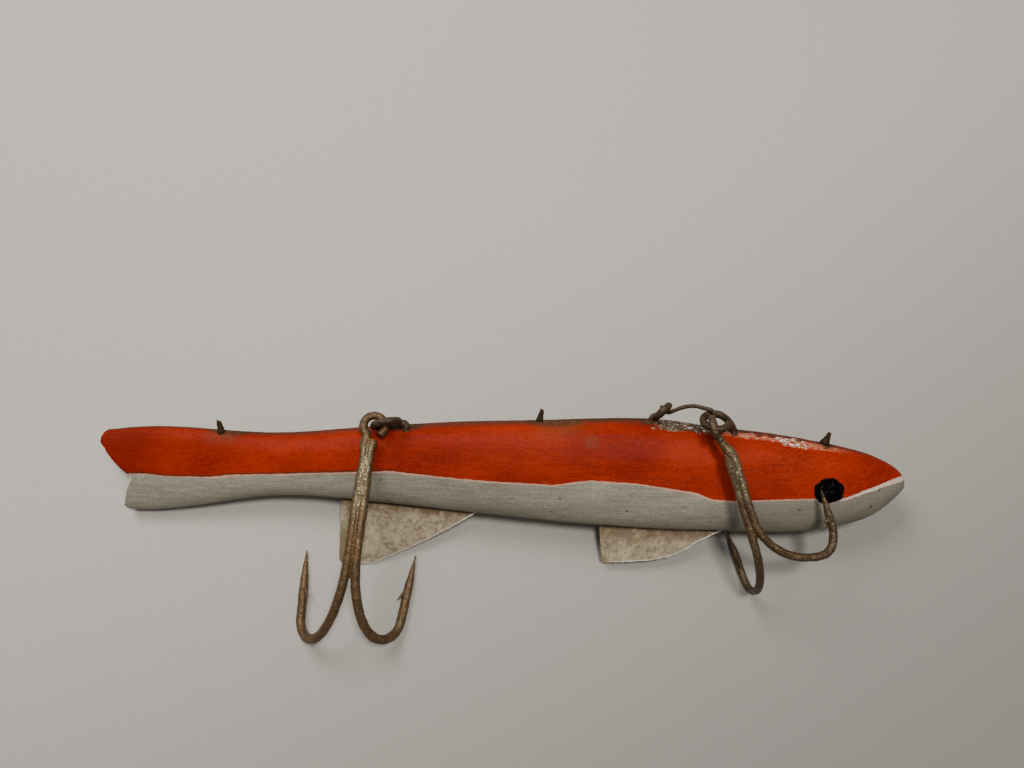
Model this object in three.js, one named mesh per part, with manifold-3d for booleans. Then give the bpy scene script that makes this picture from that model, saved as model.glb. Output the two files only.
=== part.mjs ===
// A carved wooden fish decoy with sheet-metal belly fins, nail stubs, screw eyes,
// a short wire line tie and two double hooks, lying on its left flank.
// Millimetres, +Z up, the nose towards +X and the back towards +Y.
import * as THREE from 'three';
import { mergeVertices } from 'three/addons/utils/BufferGeometryUtils.js';
import Module from 'manifold-3d';

const wasm = await Module();
wasm.setup();

// Body
const bodyLength = 191.6;       // tail tip to nose
const bodyDepth = 25.7;         // back to belly where the fish is deepest
const bodyThickness = 16;       // flank to flank where the fish is thickest
const tailX = -98.5;            // the tail tip, from the body frame's origin
const sawnOff = 3;              // the blank runs past the tail before the fork is sawn
const noseRun = 43;             // the length over which the head rounds off
const sectionRoundness = 2.8;   // 2 is an ellipse, more is a squarer section
const forkDepth = 8;            // how far the tail is notched
const forkHeight = -2.8;        // the notch, from the body's long axis
const forkUpperLip = 5.5;       // where the upper lobe's slanted edge starts
const forkLowerLip = -9.7;      // the lower lobe's tip
const lowerLobeSetback = 5.6;   // the lower lobe ends this far ahead of the tail tip
const lobeRounding = 2.2;

// How it lies
const rollAngle = THREE.MathUtils.degToRad(17);    // rolled a little onto the belly
const tailDrop = THREE.MathUtils.degToRad(1.75);    // the tail end lies lower
const flatDepth = 0.45;                            // carved off where the flank rests

// Fits
const slipGap = 0.3;            // between any piece and the wood around it

// Fins
const sheet = 0.5;
const tabDepth = 3;             // how deep a fin sits in its slot
const rearFinX = -40.8;         // the rear end of its root
const rearFinLength = 32;
const rearFinRake = 0.5;        // the rear edge runs back this far on its way down
const rearFinDrop = 15.6;       // below the belly at the rear edge
const rearFinFoot = 7.5;        // the short level stretch at the bottom
const rearFinCorner = 1.4;
const frontFinX = 20.8;
const frontFinLength = 29.4;
const frontFinDrop = 9.3;
const frontFinRake = 0.6;       // this one runs forward
const frontFinCorner = 1.2;

// Nails
const tailNailX = -69;
const backNailX = 6.7;
const headNailX = 73;
const nailRadius = 0.72;
const nailTipRadius = 0.42;
const nailStub = 2.9;           // how far a nail stands out
const nailBuried = 6;
const nailSide = 2;             // off the middle of the back, towards the right flank
const nailStraight = 0.25;      // share of the stub below its taper

// Screw eyes
const eyeWire = 1.3;            // diameter
const eyeBuried = 7;
const eyeOpening = 34;          // degrees of the ring left open beside the stem
const rearEyeX = -24.5;
const rearEyeSide = 4.2;        // off the middle of the back, towards the flank on show
const rearEyeStand = 1;         // how far the stem stands out before it bends over
const rearEyeReach = 5.2;       // from that bend to the middle of the ring
const rearEyeRing = 2.9;        // ring radius to the middle of the wire
const lineEyeX = 33;
const lineEyeSide = 2.5;
const lineEyeStand = 0.4;
const lineEyeReach = 3.1;
const lineEyeRing = 1.9;
const frontEyeX = 51.4;
const frontEyeSide = 4.4;
const frontEyeStand = 0.6;
const frontEyeReach = 7.4;
const frontEyeRing = 2.8;

// Line tie
const linkWire = 1;             // diameter
const linkRise = 1.35;           // how far the tie bows away from the back
const linkWrap = 185;           // degrees that each end is bent round its eye

// Hooks
const pointTip = 0.16;          // tip radius
const barbLength = 3.4;
const barbLift = 1.8;
const solderLength = 18;
const brazeDepth = 0.12;        // how far the two arms are sunk into each other

const solderThick = 1.95;       // across both wires, in wire radii
const solderRaised = 1.12;      // out from the shank, in wire radii
const coreShare = 0.7;          // of the wire, for the solder that fills the groove
const barbShare = 0.6;          // of the wire, at the root of a barb

// How finely the round forms are cut
const wireSides = 8;
const nailSides = 10;
const fineSides = 6;            // the tie, barbs and the like
const eyeSteps = 30;
const tieSteps = 36;
const armSteps = 31;
const hookRingSteps = 16;
const sink = 0.2;               // how far one part of a piece runs into the next

// A smooth curve through [share of the length, value] stations.
function smoothStations(stations) {
  const places = stations.map((station) => station[0]);
  const values = stations.map((station) => station[1]);
  const curve = new THREE.CubicInterpolant(places, values, 1);
  return (share) => curve.evaluate(THREE.MathUtils.clamp(share, 0, 1))[0];
}

// Body form, as shares of its own length, depth and thickness.
const depthShare = smoothStations([
  [0, 0.368], [0.065, 0.395], [0.227, 0.297], [0.36, 0.36], [0.5, 0.435], [0.687, 0.5], [0.78, 0.471],
  [1, 0.466],
]);
const axisShare = smoothStations([
  [0, -0.045], [0.065, -0.037], [0.227, 0.003], [0.38, 0.004], [0.54, -0.038], [0.687, -0.072],
  [0.78, -0.122], [0.9, -0.175], [1, -0.165],
]);
const thicknessShare = smoothStations([
  [0, 0.19], [0.07, 0.21], [0.227, 0.32], [0.36, 0.42], [0.5, 0.475], [0.7, 0.5], [0.8, 0.49], [1, 0.46],
]);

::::

### CHALLENGE
Word for word, write out all of the data above.

### EXERCISE RESPONSE
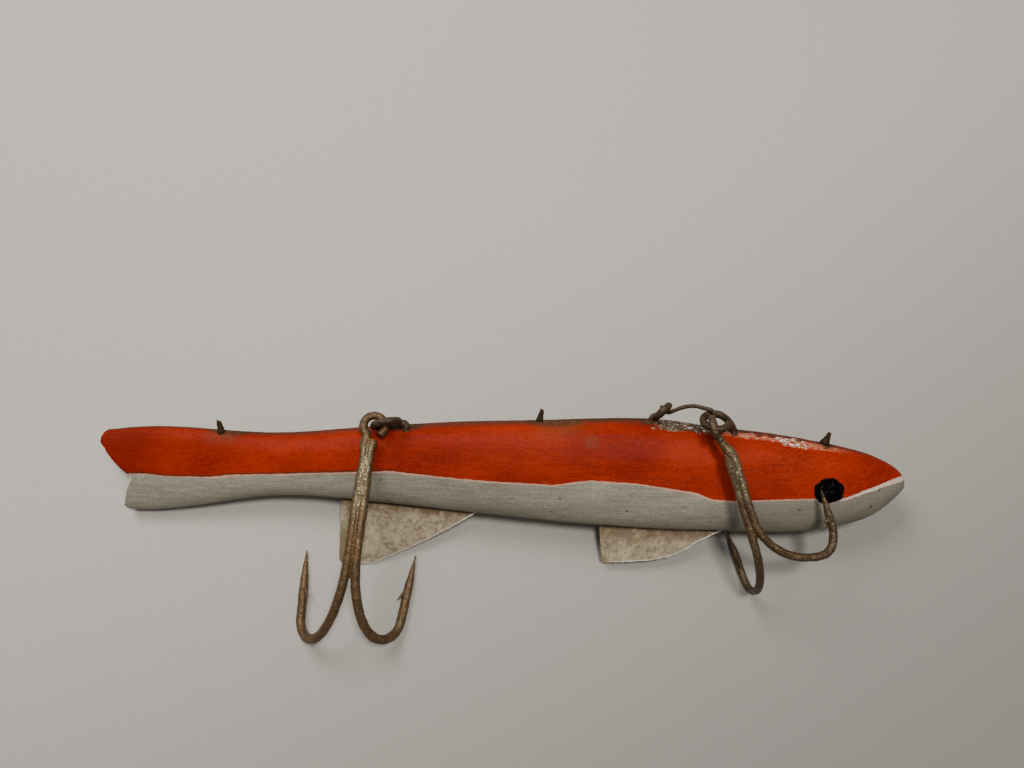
Model this object in three.js, one named mesh per part, with manifold-3d for booleans. Then give the bpy scene script that makes this picture from that model, saved as model.glb. Output the two files only.
=== part.mjs ===
// A carved wooden fish decoy with sheet-metal belly fins, nail stubs, screw eyes,
// a short wire line tie and two double hooks, lying on its left flank.
// Millimetres, +Z up, the nose towards +X and the back towards +Y.
import * as THREE from 'three';
import { mergeVertices } from 'three/addons/utils/BufferGeometryUtils.js';
import Module from 'manifold-3d';

const wasm = await Module();
wasm.setup();

// Body
const bodyLength = 191.6;       // tail tip to nose
const bodyDepth = 25.7;         // back to belly where the fish is deepest
const bodyThickness = 16;       // flank to flank where the fish is thickest
const tailX = -98.5;            // the tail tip, from the body frame's origin
const sawnOff = 3;              // the blank runs past the tail before the fork is sawn
const noseRun = 43;             // the length over which the head rounds off
const sectionRoundness = 2.8;   // 2 is an ellipse, more is a squarer section
const forkDepth = 8;            // how far the tail is notched
const forkHeight = -2.8;        // the notch, from the body's long axis
const forkUpperLip = 5.5;       // where the upper lobe's slanted edge starts
const forkLowerLip = -9.7;      // the lower lobe's tip
const lowerLobeSetback = 5.6;   // the lower lobe ends this far ahead of the tail tip
const lobeRounding = 2.2;

// How it lies
const rollAngle = THREE.MathUtils.degToRad(17);    // rolled a little onto the belly
const tailDrop = THREE.MathUtils.degToRad(1.75);    // the tail end lies lower
const flatDepth = 0.45;                            // carved off where the flank rests

// Fits
const slipGap = 0.3;            // between any piece and the wood around it

// Fins
const sheet = 0.5;
const tabDepth = 3;             // how deep a fin sits in its slot
const rearFinX = -40.8;         // the rear end of its root
const rearFinLength = 32;
const rearFinRake = 0.5;        // the rear edge runs back this far on its way down
const rearFinDrop = 15.6;       // below the belly at the rear edge
const rearFinFoot = 7.5;        // the short level stretch at the bottom
const rearFinCorner = 1.4;
const frontFinX = 20.8;
const frontFinLength = 29.4;
const frontFinDrop = 9.3;
const frontFinRake = 0.6;       // this one runs forward
const frontFinCorner = 1.2;

// Nails
const tailNailX = -69;
const backNailX = 6.7;
const headNailX = 73;
const nailRadius = 0.72;
const nailTipRadius = 0.42;
const nailStub = 2.9;           // how far a nail stands out
const nailBuried = 6;
const nailSide = 2;             // off the middle of the back, towards the right flank
const nailStraight = 0.25;      // share of the stub below its taper

// Screw eyes
const eyeWire = 1.3;            // diameter
const eyeBuried = 7;
const eyeOpening = 34;          // degrees of the ring left open beside the stem
const rearEyeX = -24.5;
const rearEyeSide = 4.2;        // off the middle of the back, towards the flank on show
const rearEyeStand = 1;         // how far the stem stands out before it bends over
const rearEyeReach = 5.2;       // from that bend to the middle of the ring
const rearEyeRing = 2.9;        // ring radius to the middle of the wire
const lineEyeX = 33;
const lineEyeSide = 2.5;
const lineEyeStand = 0.4;
const lineEyeReach = 3.1;
const lineEyeRing = 1.9;
const frontEyeX = 51.4;
const frontEyeSide = 4.4;
const frontEyeStand = 0.6;
const frontEyeReach = 7.4;
const frontEyeRing = 2.8;

// Line tie
const linkWire = 1;             // diameter
const linkRise = 1.35;           // how far the tie bows away from the back
const linkWrap = 185;           // degrees that each end is bent round its eye

// Hooks
const pointTip = 0.16;          // tip radius
const barbLength = 3.4;
const barbLift = 1.8;
const solderLength = 18;
const brazeDepth = 0.12;        // how far the two arms are sunk into each other

const solderThick = 1.95;       // across both wires, in wire radii
const solderRaised = 1.12;      // out from the shank, in wire radii
const coreShare = 0.7;          // of the wire, for the solder that fills the groove
const barbShare = 0.6;          // of the wire, at the root of a barb

// How finely the round forms are cut
const wireSides = 8;
const nailSides = 10;
const fineSides = 6;            // the tie, barbs and the like
const eyeSteps = 30;
const tieSteps = 36;
const armSteps = 31;
const hookRingSteps = 16;
const sink = 0.2;               // how far one part of a piece runs into the next

// A smooth curve through [share of the length, value] stations.
function smoothStations(stations) {
  const places = stations.map((station) => station[0]);
  const values = stations.map((station) => station[1]);
  const curve = new THREE.CubicInterpolant(places, values, 1);
  return (share) => curve.evaluate(THREE.MathUtils.clamp(share, 0, 1))[0];
}

// Body form, as shares of its own length, depth and thickness.
const depthShare = smoothStations([
  [0, 0.368], [0.065, 0.395], [0.227, 0.297], [0.36, 0.36], [0.5, 0.435], [0.687, 0.5], [0.78, 0.471],
  [1, 0.466],
]);
const axisShare = smoothStations([
  [0, -0.045], [0.065, -0.037], [0.227, 0.003], [0.38, 0.004], [0.54, -0.038], [0.687, -0.072],
  [0.78, -0.122], [0.9, -0.175], [1, -0.165],
]);
const thicknessShare = smoothStations([
  [0, 0.19], [0.07, 0.21], [0.227, 0.32], [0.36, 0.42], [0.5, 0.475], [0.7, 0.5], [0.8, 0.49], [1, 0.46],
]);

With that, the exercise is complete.